The Internal Revenue Service and Treasury Department will generally allow existing loans and other related-party transactions involving the overseas affiliates of multinational corporations to be taxed at the lower of two preferential rates, according to an official notice.

The notice, released Friday afternoon, says the IRS and Treasury “intend to issue” new regulations clarifying how multinational companies must compute tax bills on the foreign earnings they have accumulated to date.

The tax-overhaul bill signed last week by President Donald Trump requires companies to pay taxes on those earnings at two discounted rates — 15.5 percent on income held as cash and cash equivalents and 8 percent for illiquid assets. Those rates apply to an estimated $3.1 trillion in earnings stockpiled overseas since 1986.
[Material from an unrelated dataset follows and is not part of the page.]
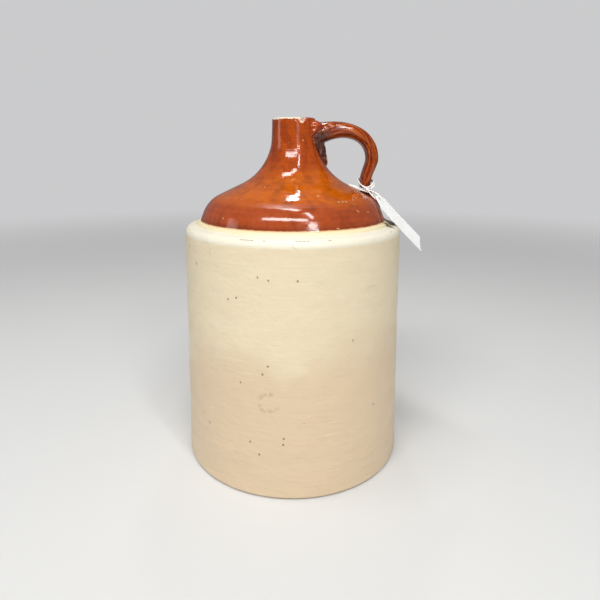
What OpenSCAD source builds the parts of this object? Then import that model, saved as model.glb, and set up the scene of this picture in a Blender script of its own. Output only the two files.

The 22-page guidance notice from the two federal agencies discusses how authorities plan to define the two types of income. It also addresses how U.S. companies with ownership stakes in certain foreign corporations must tally up the earnings that will be subject to the tax rates when the U.S. entity and the foreign entity have different taxable years. And the new rules will “avoid double counting and double non-counting of earnings” subject to the new tax rates, according to the notice.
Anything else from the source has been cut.